Check into it and ask about the impact of retinal remodeling on potential interventions.
Nossir. That is not correct. See my comment just above.
[sigh].... do not feed the troll.... do not feed the troll...
OK, I'll feed the troll. Yes, I am acutely aware of Paul Bach-y-Rita's work. You however apparently do not understand the concepts that you are invoking. There is plasticity in neural systems, yes. Plasticity is important in vision, sure. Nobody, *anywhere* has demonstrated that they can generate coherent "visual percepts" in a coordinated fashion with any kind of stimulus. Its far more complicated than hooking up electrodes and stimulating until someone "learns" what the stimulus means.
btw, the tongue thing is very, very cool. Its not vision and does not even map to vision, but those lingual electrodes can easily map topographic data, sonar data, relief data, contrast data onto the high resolution innervation of the tongue and allow people to interpret those stimulii as a map to be followed. The technology was originally developed for US Navy SEALS to navigate complex 3D environments at night, with no light and it works. It works incredibly well with very little training necessary. I would like to see more effort and funds put into techniques like that to help people live more independent lives.
I am familiar with Nirenberg's work. What Nirenberg seems to be missing is that the programming outflow of the retina is altered in retinal disease. ON and OFF channels are substantially altered in retinal disease and the whole programming substrate is altered because the circuitry and programming down to the molecular levels is altered.
Its not all pessimism though as we will need to understand how the normal retina signals and I find her work to be interesting and compelling. Though she is not addressing *which channels* of information outflow are being encoded. There are 14-16 separate outflow channels in the retina that project to different areas of cortex and sub cortex and she is not addressing how to separate those channels and what those separate channels mean in terms of the "visual world".

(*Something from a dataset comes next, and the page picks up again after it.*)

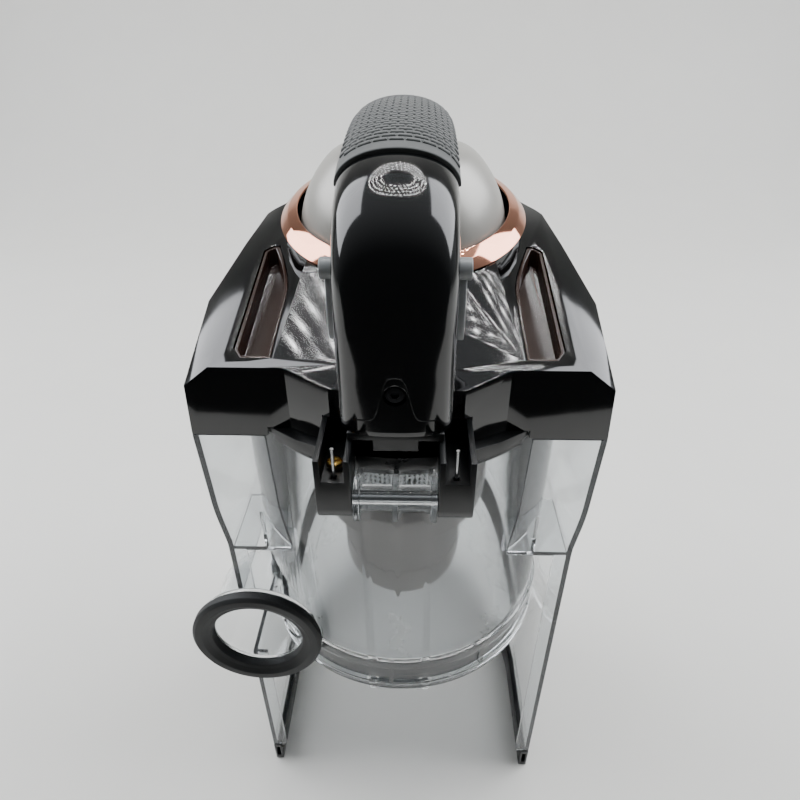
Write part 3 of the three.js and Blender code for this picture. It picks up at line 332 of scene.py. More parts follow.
def raised(name, outline, z0, z1):
    """An outline raised from one height to another."""
    return skinned(name, [[at(x, y, z) for x, y in outline] for z in (z0, z1)])


rails = raised("rails", band(SKIRT_X, SKIRT_X - RAIL_WIDTH, -0.6), 0, RAIL_TOP)
for side in (-1, 1):
    near, far = sorted((side * (SKIRT_X - 1.3), side * (SKIRT_X - 3.3)))
    without(rails, block("end_slot", (near, far), (-2, 9), (3.2, 12.2)))
softened(rails, 0.35)
fitted(rails, "base_rails", satin_abs, "dust_cup", "satin_black", "base_trim")

# ---------------------------------------------------------------- skirt
# Clear styrene skirt, injection moulded with a mirror polish. It closes round the motor unit and
# flares into two corner pockets under the lid; its free edges are turned in for stiffness.

SKIRT_WALL = 1.9
SKIRT_FOOT = RAIL_TOP + 0.3
SKIRT_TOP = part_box("outer_shell")[1][2] / MM
BEND_Z = SKIRT_TOP - 41.2
POCKET_Z = SKIRT_TOP - 62.4
BEND_X, TOP_X = SKIRT_X + 2.7, SKIRT_X + 4.2
CUP_R = 73.0
POCKET_X = 47.7
PORT_X, PORT_Z, DUCT_R = -68.5, 129.0, 24.0


def clear_plastic(name, colour, roughness, ripple_mm, ior):
    """Clear moulding: faint flow ripples, a little haze from wiping, and a trace of scattered light."""
    return moulded(name, colour, roughness, ripple_mm, 0.02, drift=0.5, IOR=ior, Transmission_Weight=0.965)


# Styrene-acrylonitrile: water clear, glossy, with 7 mm flow ripples; edges gather the room's light.
clear_san = clear_plastic("clear_san_plastic", "#f6f8f9", 0.03, 7.0, 1.38)


def skirt_rings(levels, inset_wall, lip):
    """The skirt's closed outline at each height, as metre rings."""
    return [[at(x, y, z) for x, y in band(half, half - inset_wall, 0, lip, SKIRT_WALL)] for z, half in levels]


lower = skinned("lower", skirt_rings([(SKIRT_FOOT, SKIRT_X), (POCKET_Z - 1, SKIRT_X)], SKIRT_WALL, 7.5))
middle = [(POCKET_Z - 1, SKIRT_X), (POCKET_Z + 3, SKIRT_X + 0.1), (BEND_Z - 5, BEND_X - 0.7),
          (BEND_Z, BEND_X - 0.1), (BEND_Z + 5, BEND_X + 0.25), (SKIRT_TOP, TOP_X)]
upper = skinned("upper", skirt_rings(middle, SKIRT_WALL, 28.1))
skirt = without(lower, upper, operation="UNION")
for side in (-1, 1):
    xs = sorted((side * POCKET_X, side * (SKIRT_X - 0.8)))
    without(skirt, block("pocket_floor", xs, (0.6, 36), (POCKET_Z - SKIRT_WALL, POCKET_Z)), operation="UNION")
    xs = sorted((side * 58.0, side * 59.6))
    web = [at(xs[0], 1.2, POCKET_Z - 1), at(xs[0], 14, POCKET_Z - 1), at(xs[0], 14, POCKET_Z + 1),
           at(xs[0], 2, POCKET_Z + 21), at(xs[0], 1.2, POCKET_Z + 21)]
    other = [p + Vector(((xs[1] - xs[0]) * MM, 0, 0)) for p in web]
    without(skirt, skinned("web", [web, other]), operation="UNION")

def turned(name, profile, place, segments=96, lean=0.0, along="Z"):
    """Turns a closed profile of (radius, height) about an axis through a point of the design frame."""
    frame_turn = Matrix.Rotation(lean, 3, "X")
    if along == "Y":
        frame_turn = Matrix.Rotation(math.pi / 2, 3, "X")
    if along == "X":
        frame_turn = Matrix.Rotation(math.pi / 2, 3, "Y")
    rings = []
    for s in range(segments):
        a = 2 * math.pi * s / segments
        ring = []
        for r, z in profile:
            offset = frame_turn @ Vector((r * math.cos(a), r * math.sin(a), z))
            ring.append(at(place[0] + offset.x, place[1] + offset.y, place[2] + offset.z))
        rings.append(ring)
    return skinned(name, rings, joined=True)


bore = turned("bore", [(0.01, POCKET_Z - 12), (CUP_R + 0.3, POCKET_Z - 12),
                       (CUP_R + 0.3, SKIRT_TOP + 4), (0.01, SKIRT_TOP + 4)], (0, AXIS_Y, 0))
without(skirt, bore)
port_room = turned("port_room", [(0.01, 24), (DUCT_R + 0.3, 24), (DUCT_R + 0.3, -60), (0.01, -60)],
                   (PORT_X, 0, PORT_Z), 64, along="Y")
flange_room = turned("flange_room", [(0.01, 24), (29.3, 24), (29.3, 1.3), (0.01, 1.3)],
                     (PORT_X, 0, PORT_Z), 64, along="Y")
without(skirt, port_room, flange_room)
latch_slot = block("latch_slot", (-7, 7), (AXIS_Y + 60, AXIS_Y + 80), (86, 107))
without(skirt, latch_slot)
fitted(skirt, "skirt_shell", clear_san, "dust_cup", "clear_plastic", "outer_shell", sharp=25)

# ---------------------------------------------------------------- cup
# Clear cup in the same plastic, a little thicker. Two rims stand out round its foot with windows
# between them, and a spool with three cheeks for the lid's hinge pin is moulded on its front.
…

This is just my point. While I understand that science and engineering has to start somewhere, they have made promises to this woman and done surgery to her, potentially increasing risks for other problems where I would argue there is no hope of "seeing" anything coherent.
Yes, we can do remarkable things with even an 8x8 pixel array, but this approach has no promise of even delivering that to this woman. The electrode cuff on the optic nerve simply stimulates too many neurons that are not coherent and those neurons project to far too many areas of cortex. A retinal implant that appropriately targets cell populations would be more appropriate as would genetic engineering of targeted opsins to other cell classes.
As for implants directly in the cortex, I might argue that this has a better chance of stimulating phosphenes that could be interpreted as vision. I've participated in some of that early work http://prometheus.med.utah.edu/~bwjones/2009/08/bionic-implants/ and while I believe there are other approaches that will be more effective, that work still has some promise (particularly for motor interfaces).
Ah, ad hominem attacks from an Anonymous Coward... You will note that I am an "eye doctor". What are your qualifications to call someone else a clown?
We'll see... I would have liked to have seen some traditional methods of evaluation in animal models using psychophysics before moving directly to humans. Were I a betting man, I don't think the engineering is up to the biological task right now. A couple decades work already suggests that we don't yet understand how the information is coded to get into the brain.
Yeah, its easy for people to get enthused about rescuing vision loss. Its an important thing and keeps us working at all hours of the day as hard as we can to understand how the visual system works and how to fix it when it goes wrong. We've published before on this issue and I am sure they are aware of the work. My only concern is when promises are made to patients and expectations are built up that these devices will cure blindness when the biology has not been worked out and the engineering is predicated upon that imprecise understanding of the biology.